Mutually Reinforcing Learning of Decoupled Degradation and Diffusion Enhancement for Unpaired Low-Light Image Lightening

Abstract

Denoising Diffusion Probabilistic Model (DDPM) has demonstrated exceptional performance in low-light enhancement task. However, the dependency on paired training datas has left the generality of DDPM in low-light enhancement largely untapped. Therefore, this paper proposes a mutually reinforcing learning framework of decoupled degradation and diffusion enhancement, named MRLIE, which leverages style guidance from unpaired low-light images to generate pseudo-image pairs that are consistent with the target domain, thereby optimizing the latter diffusion enhancement network in a supervised manner. During the degradation process, the diffusion loss of fixed enhancement network serves as a evaluation metric for structure consistency and is combined with adversarial style loss to form the optimization objective for degradation network. Such loss design ensures that scene structure information is retained during the degradation process.

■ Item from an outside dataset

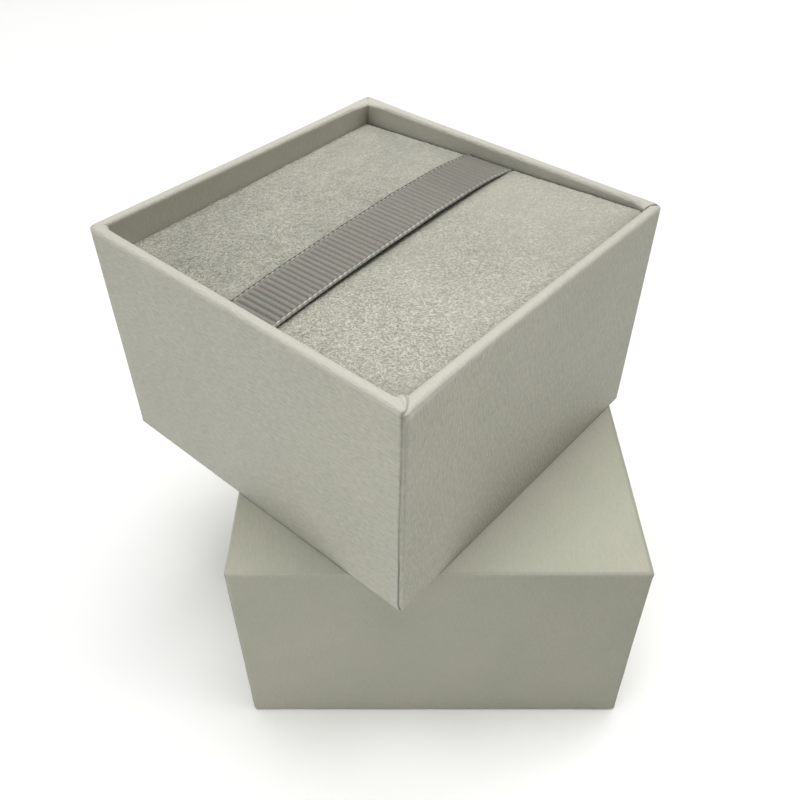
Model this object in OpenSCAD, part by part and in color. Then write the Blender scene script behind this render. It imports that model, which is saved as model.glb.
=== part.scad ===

During the enhancement process, the degradation network with frozen parameters continuously generates pseudo-paired low-/normal-light image pairs as training datas, thus the diffusion enhancement network could be progressively optimized. On the whole, the two processes are interdependent and could achieve cooperative improvement in terms of degradation realism and enhancement quality through iterative optimization. Additionally, we propose the Retinex-based decoupled degradation strategy for simulating the complex degradation in real low-light imaging, which ensures the color correction and noise suppression capabilities of latter diffusion enhancement network. Extensive experiments show that MRLIE can achieve promising results and better generality across various datasets.